Description
There’s something undeniably special about a dessert that transports you straight to a tropical paradise with just one bite. French Antilles Coconut Flan, or Flan Coco, is one such treat. This creamy, coconut-infused custard with a luscious caramel topping is a beloved dessert throughout the Caribbean, particularly in the French Antilles. It’s the perfect balance of silky smooth texture, rich coconut flavor, and golden caramel sweetness—an irresistible combination.
This flan is often served at family gatherings, celebrations, or simply as a comforting treat at the end of a meal. With its roots in both French and Caribbean cuisine, Flan Coco beautifully showcases the fusion of cultures, blending classic French custard techniques with the tropical flavors of the islands. Whether you’ve grown up eating this dessert or are trying it for the first time, this recipe is sure to become a favorite.
Ingredients
For the caramel:
- ½ cup granulated sugar
- 2 tablespoons water
For the flan:
- 1 can (14 oz) sweetened condensed milk
- 1 can (13.5 oz) coconut milk
- 3 large eggs
- ½ cup shredded coconut
- 1 teaspoon vanilla extract
Instructions
Caramelizing sugar might sound intimidating, but don’t worry—it’s simpler than you think. In a small saucepan over medium heat, combine the sugar and water. Let the sugar dissolve and cook undisturbed until it turns a deep golden amber color. Be patient and resist stirring, as this can cause crystallization.
Once the caramel reaches the perfect shade, immediately pour it into a baking dish or individual ramekins, tilting the dish quickly to coat the bottom evenly. Caramel hardens fast, so work swiftly. Set it aside while you prepare the flan mixture.
In a mixing bowl, whisk together the sweetened condensed milk, coconut milk, and eggs until fully combined. Stir in the shredded coconut and vanilla extract. This mixture should be smooth and slightly thick.
Pour the flan mixture over the hardened caramel in the baking dish. To ensure even cooking, place the baking dish in a larger roasting pan and fill the pan with hot water until it reaches about halfway up the sides of the dish. This water bath (bain-marie) helps the flan cook gently and evenly, preventing cracks and maintaining its silky texture.
Bake in a preheated oven at 350°F (175°C) for about 50–60 minutes, or until the flan is set but still slightly jiggly in the center.

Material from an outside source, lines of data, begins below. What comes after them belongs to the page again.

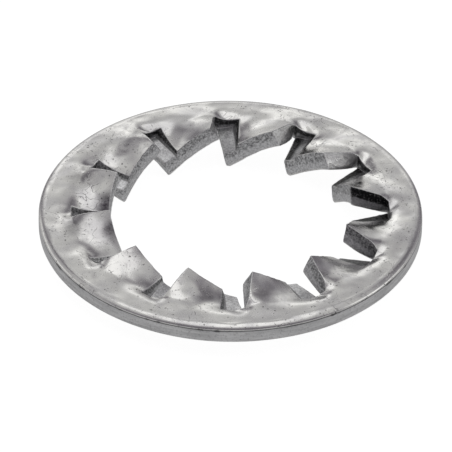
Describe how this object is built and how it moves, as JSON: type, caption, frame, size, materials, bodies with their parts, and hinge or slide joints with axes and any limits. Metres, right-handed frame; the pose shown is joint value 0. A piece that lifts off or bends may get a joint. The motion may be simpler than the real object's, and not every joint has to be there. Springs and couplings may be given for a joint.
{
  "type": "internal tooth lock washer",
  "caption": "Flat spring-steel ring with twisted, overlapping teeth round its hole that bite into the seat and the nut, bright zinc plated.",
  "frame": {"origin": "centre of the hole, at the level of the lowered tooth corners on which the washer lies", "axes": "+Z along the axis of the hole, up; +X through the middle of one tooth"},
  "size_m": [0.0205, 0.0204, 0.0027],
  "materials": {
    "zinc_plated_steel": "bright zinc plated, satin, with grey punched edges and small pits"
  },
  "bodies": {
    "root": {"washer": "zinc_plated_steel"}
  },
  "joints": []
}
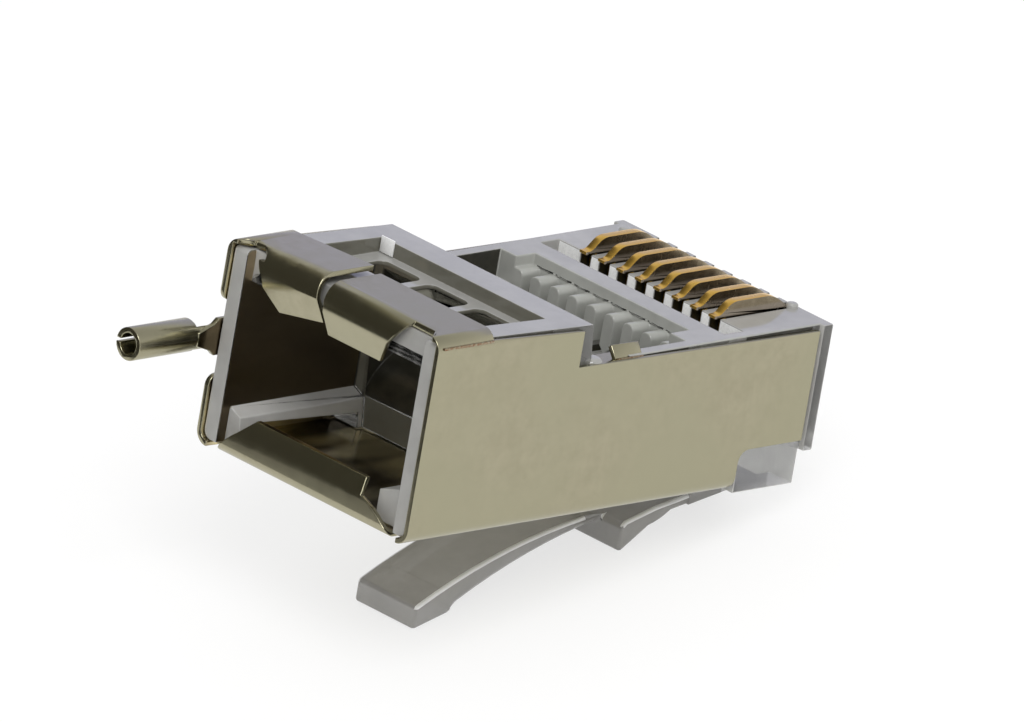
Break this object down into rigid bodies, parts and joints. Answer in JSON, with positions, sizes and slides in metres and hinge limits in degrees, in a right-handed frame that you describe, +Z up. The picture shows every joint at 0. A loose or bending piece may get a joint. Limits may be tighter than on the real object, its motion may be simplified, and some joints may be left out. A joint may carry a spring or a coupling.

A knife inserted should come out clean.
Once baked, remove the flan from the oven and let it cool to room temperature. Then, refrigerate it for at least 4 hours or overnight for the best texture and flavor.
To serve, run a knife around the edges of the dish, place a serving plate over the top, and carefully flip it over. The caramel sauce will flow over the flan, creating a beautiful glossy finish. Slice and enjoy!
Notes
- If you prefer a smoother flan without coconut shreds, you can blend the flan mixture before baking.
- For an extra touch, sprinkle toasted coconut on top before serving.
- This flan pairs wonderfully with fresh fruit like mango or pineapple.